[TASK PROMPT] Print the entries below in their entirety, exactly as they are written.

[THE DATA]
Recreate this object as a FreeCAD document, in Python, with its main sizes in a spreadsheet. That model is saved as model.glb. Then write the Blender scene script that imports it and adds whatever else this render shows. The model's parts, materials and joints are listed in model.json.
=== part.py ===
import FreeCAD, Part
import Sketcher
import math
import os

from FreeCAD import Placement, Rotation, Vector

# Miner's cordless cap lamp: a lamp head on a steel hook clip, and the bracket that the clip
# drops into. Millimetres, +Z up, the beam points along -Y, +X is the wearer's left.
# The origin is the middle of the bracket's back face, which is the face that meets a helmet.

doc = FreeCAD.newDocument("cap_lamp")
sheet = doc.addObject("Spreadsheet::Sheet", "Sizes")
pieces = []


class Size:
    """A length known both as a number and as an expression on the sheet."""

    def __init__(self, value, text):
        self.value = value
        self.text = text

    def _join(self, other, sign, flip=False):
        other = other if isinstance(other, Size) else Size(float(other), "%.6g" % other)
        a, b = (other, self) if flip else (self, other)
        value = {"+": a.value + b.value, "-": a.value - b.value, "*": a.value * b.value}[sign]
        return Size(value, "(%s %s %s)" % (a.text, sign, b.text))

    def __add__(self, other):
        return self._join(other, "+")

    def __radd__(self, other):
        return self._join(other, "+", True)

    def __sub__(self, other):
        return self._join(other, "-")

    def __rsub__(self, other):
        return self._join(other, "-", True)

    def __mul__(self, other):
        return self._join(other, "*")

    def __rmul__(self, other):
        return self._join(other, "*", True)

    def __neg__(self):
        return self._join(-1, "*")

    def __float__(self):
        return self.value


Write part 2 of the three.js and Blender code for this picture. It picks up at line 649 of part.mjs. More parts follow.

[EXPECTED OUTPUT]
Recreate this object as a FreeCAD document, in Python, with its main sizes in a spreadsheet. That model is saved as model.glb. Then write the Blender scene script that imports it and adds whatever else this render shows. The model's parts, materials and joints are listed in model.json.
=== part.py ===
import FreeCAD, Part
import Sketcher
import math
import os

from FreeCAD import Placement, Rotation, Vector

# Miner's cordless cap lamp: a lamp head on a steel hook clip, and the bracket that the clip
# drops into. Millimetres, +Z up, the beam points along -Y, +X is the wearer's left.
# The origin is the middle of the bracket's back face, which is the face that meets a helmet.

doc = FreeCAD.newDocument("cap_lamp")
sheet = doc.addObject("Spreadsheet::Sheet", "Sizes")
pieces = []


class Size:
    """A length known both as a number and as an expression on the sheet."""

    def __init__(self, value, text):
        self.value = value
        self.text = text

    def _join(self, other, sign, flip=False):
        other = other if isinstance(other, Size) else Size(float(other), "%.6g" % other)
        a, b = (other, self) if flip else (self, other)
        value = {"+": a.value + b.value, "-": a.value - b.value, "*": a.value * b.value}[sign]
        return Size(value, "(%s %s %s)" % (a.text, sign, b.text))

    def __add__(self, other):
        return self._join(other, "+")

    def __radd__(self, other):
        return self._join(other, "+", True)

    def __sub__(self, other):
        return self._join(other, "-")

    def __rsub__(self, other):
        return self._join(other, "-", True)

    def __mul__(self, other):
        return self._join(other, "*")

    def __rmul__(self, other):
        return self._join(other, "*", True)

    def __neg__(self):
        return self._join(-1, "*")

    def __float__(self):
        return self.value


Write part 2 of the three.js and Blender code for this picture. It picks up at line 649 of part.mjs. More parts follow.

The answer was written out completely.